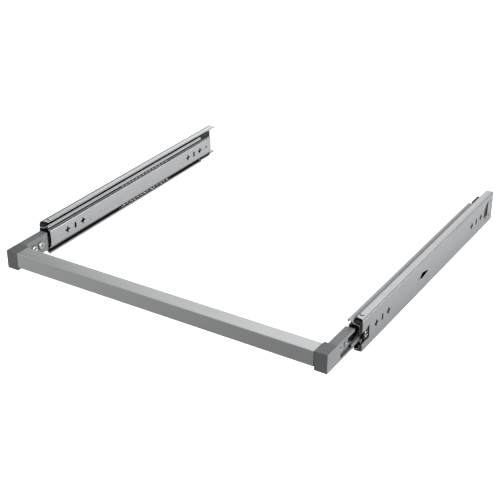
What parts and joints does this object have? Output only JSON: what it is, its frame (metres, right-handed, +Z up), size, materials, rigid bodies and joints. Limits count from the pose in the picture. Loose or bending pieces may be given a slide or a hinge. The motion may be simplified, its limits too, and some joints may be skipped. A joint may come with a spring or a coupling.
{
  "type": "drawer slide",
  "caption": "Telescopic ball-bearing drawer slides joined at the front by a square crossbar in corner brackets, forming a full-extension pull-out frame.",
  "frame": {"origin": "centre of the bounding box in X and Y, on the plane that the lower edges of the slides rest on", "axes": "+X to the right as seen from the front, +Y to the back of the cabinet, +Z up; the frame pulls out along -Y"},
  "size_m": [0.59, 0.5886, 0.053],
  "materials": {
    "bar_aluminium": "fine satin anodised, extruded along its length",
    "bracket_paint": "dark grey satin powder coat on a die casting",
    "zinc_cabinet": "bright zinc plate on cold-rolled sheet",
    "zinc_middle": "bright zinc plate on cold-rolled sheet",
    "zinc_drawer": "bright zinc plate on cold-rolled sheet",
    "cage_steel": "thin pressed strip, lightly oiled",
    "ball_steel": "polished bearing balls",
    "bright_steel": "bright nickel plate",
    "blackened_steel": "black passivated",
    "black_plastic": "moulded, matt"
  },
  "bodies": {
    "cabinet_side": {"left_cabinet_member": "zinc_cabinet", "left_rear_bumper": "black_plastic", "right_cabinet_member": "zinc_cabinet", "right_rear_bumper": "black_plastic"},
    "pull_frame": {"crossbar": "bar_aluminium", "crossbar_screws": "blackened_steel", "left_bracket": "bracket_paint", "left_link_plate": "blackened_steel", "left_bracket_screws": "bright_steel", "left_bracket_nuts": "bright_steel", "left_link_rivets": "zinc_drawer", "left_drawer_member": "zinc_drawer", "right_bracket": "bracket_paint", "right_link_plate": "blackened_steel", "right_bracket_screws": "bright_steel", "right_bracket_nuts": "bright_steel", "right_link_rivets": "zinc_drawer", "right_drawer_member": "zinc_drawer"},
    "left_middle": {"left_intermediate_member": "zinc_middle", "left_front_guide": "black_plastic", "left_guide_rivet": "bright_steel"},
    "left_outer_race": {"left_outer_cage": "cage_steel", "left_outer_balls": "ball_steel"},
    "left_inner_race": {"left_inner_cage": "cage_steel", "left_inner_balls": "ball_steel"},
    "right_middle": {"right_intermediate_member": "zinc_middle", "right_front_guide": "black_plastic", "right_guide_rivet": "bright_steel"},
    "right_outer_race": {"right_outer_cage": "cage_steel", "right_outer_balls": "ball_steel"},
    "right_inner_race": {"right_inner_cage": "cage_steel", "right_inner_balls": "ball_steel"}
  },
  "joints": [
    {"name": "frame_slide", "type": "slide", "parent": "cabinet_side", "child": "pull_frame", "axis": [0, -1, 0], "range_m": [0, 0.5]},
    {"name": "left_middle_slide", "type": "slide", "parent": "cabinet_side", "child": "left_middle", "axis": [0, -1, 0], "range_m": [0, 0.25]},
    {"name": "left_outer_race_slide", "type": "slide", "parent": "cabinet_side", "child": "left_outer_race", "axis": [0, -1, 0], "range_m": [0, 0.125]},
    {"name": "left_inner_race_slide", "type": "slide", "parent": "cabinet_side", "child": "left_inner_race", "axis": [0, -1, 0], "range_m": [0, 0.375]},
    {"name": "right_middle_slide", "type": "slide", "parent": "cabinet_side", "child": "right_middle", "axis": [0, -1, 0], "range_m": [0, 0.25]},
    {"name": "right_outer_race_slide", "type": "slide", "parent": "cabinet_side", "child": "right_outer_race", "axis": [0, -1, 0], "range_m": [0, 0.125]},
    {"name": "right_inner_race_slide", "type": "slide", "parent": "cabinet_side", "child": "right_inner_race", "axis": [0, -1, 0], "range_m": [0, 0.375]}
  ],
  "couplings": [
    {"joint": "left_middle_slide", "follows": "frame_slide", "ratio": 0.5},
    {"joint": "left_outer_race_slide", "follows": "frame_slide", "ratio": 0.25},
    {"joint": "left_inner_race_slide", "follows": "frame_slide", "ratio": 0.75},
    {"joint": "right_middle_slide", "follows": "frame_slide", "ratio": 0.5},
    {"joint": "right_outer_race_slide", "follows": "frame_slide", "ratio": 0.25},
    {"joint": "right_inner_race_slide", "follows": "frame_slide", "ratio": 0.75}
  ]
}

________________________

### [TASK INSTRUCTIONS]
Go through the listing above and restate it word for word.

### [WORKED ANSWER]
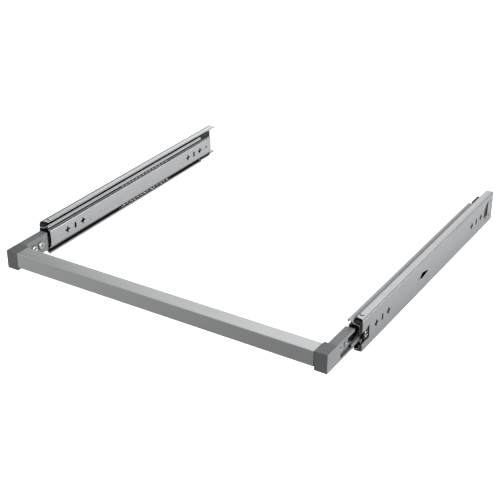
What parts and joints does this object have? Output only JSON: what it is, its frame (metres, right-handed, +Z up), size, materials, rigid bodies and joints. Limits count from the pose in the picture. Loose or bending pieces may be given a slide or a hinge. The motion may be simplified, its limits too, and some joints may be skipped. A joint may come with a spring or a coupling.
{
  "type": "drawer slide",
  "caption": "Telescopic ball-bearing drawer slides joined at the front by a square crossbar in corner brackets, forming a full-extension pull-out frame.",
  "frame": {"origin": "centre of the bounding box in X and Y, on the plane that the lower edges of the slides rest on", "axes": "+X to the right as seen from the front, +Y to the back of the cabinet, +Z up; the frame pulls out along -Y"},
  "size_m": [0.59, 0.5886, 0.053],
  "materials": {
    "bar_aluminium": "fine satin anodised, extruded along its length",
    "bracket_paint": "dark grey satin powder coat on a die casting",
    "zinc_cabinet": "bright zinc plate on cold-rolled sheet",
    "zinc_middle": "bright zinc plate on cold-rolled sheet",
    "zinc_drawer": "bright zinc plate on cold-rolled sheet",
    "cage_steel": "thin pressed strip, lightly oiled",
    "ball_steel": "polished bearing balls",
    "bright_steel": "bright nickel plate",
    "blackened_steel": "black passivated",
    "black_plastic": "moulded, matt"
  },
  "bodies": {
    "cabinet_side": {"left_cabinet_member": "zinc_cabinet", "left_rear_bumper": "black_plastic", "right_cabinet_member": "zinc_cabinet", "right_rear_bumper": "black_plastic"},
    "pull_frame": {"crossbar": "bar_aluminium", "crossbar_screws": "blackened_steel", "left_bracket": "bracket_paint", "left_link_plate": "blackened_steel", "left_bracket_screws": "bright_steel", "left_bracket_nuts": "bright_steel", "left_link_rivets": "zinc_drawer", "left_drawer_member": "zinc_drawer", "right_bracket": "bracket_paint", "right_link_plate": "blackened_steel", "right_bracket_screws": "bright_steel", "right_bracket_nuts": "bright_steel", "right_link_rivets": "zinc_drawer", "right_drawer_member": "zinc_drawer"},
    "left_middle": {"left_intermediate_member": "zinc_middle", "left_front_guide": "black_plastic", "left_guide_rivet": "bright_steel"},
    "left_outer_race": {"left_outer_cage": "cage_steel", "left_outer_balls": "ball_steel"},
    "left_inner_race": {"left_inner_cage": "cage_steel", "left_inner_balls": "ball_steel"},
    "right_middle": {"right_intermediate_member": "zinc_middle", "right_front_guide": "black_plastic", "right_guide_rivet": "bright_steel"},
    "right_outer_race": {"right_outer_cage": "cage_steel", "right_outer_balls": "ball_steel"},
    "right_inner_race": {"right_inner_cage": "cage_steel", "right_inner_balls": "ball_steel"}
  },
  "joints": [
    {"name": "frame_slide", "type": "slide", "parent": "cabinet_side", "child": "pull_frame", "axis": [0, -1, 0], "range_m": [0, 0.5]},
    {"name": "left_middle_slide", "type": "slide", "parent": "cabinet_side", "child": "left_middle", "axis": [0, -1, 0], "range_m": [0, 0.25]},
    {"name": "left_outer_race_slide", "type": "slide", "parent": "cabinet_side", "child": "left_outer_race", "axis": [0, -1, 0], "range_m": [0, 0.125]},
    {"name": "left_inner_race_slide", "type": "slide", "parent": "cabinet_side", "child": "left_inner_race", "axis": [0, -1, 0], "range_m": [0, 0.375]},
    {"name": "right_middle_slide", "type": "slide", "parent": "cabinet_side", "child": "right_middle", "axis": [0, -1, 0], "range_m": [0, 0.25]},
    {"name": "right_outer_race_slide", "type": "slide", "parent": "cabinet_side", "child": "right_outer_race", "axis": [0, -1, 0], "range_m": [0, 0.125]},
    {"name": "right_inner_race_slide", "type": "slide", "parent": "cabinet_side", "child": "right_inner_race", "axis": [0, -1, 0], "range_m": [0, 0.375]}
  ],
  "couplings": [
    {"joint": "left_middle_slide", "follows": "frame_slide", "ratio": 0.5},
    {"joint": "left_outer_race_slide", "follows": "frame_slide", "ratio": 0.25},
    {"joint": "left_inner_race_slide", "follows": "frame_slide", "ratio": 0.75},
    {"joint": "right_middle_slide", "follows": "frame_slide", "ratio": 0.5},
    {"joint": "right_outer_race_slide", "follows": "frame_slide", "ratio": 0.25},
    {"joint": "right_inner_race_slide", "follows": "frame_slide", "ratio": 0.75}
  ]
}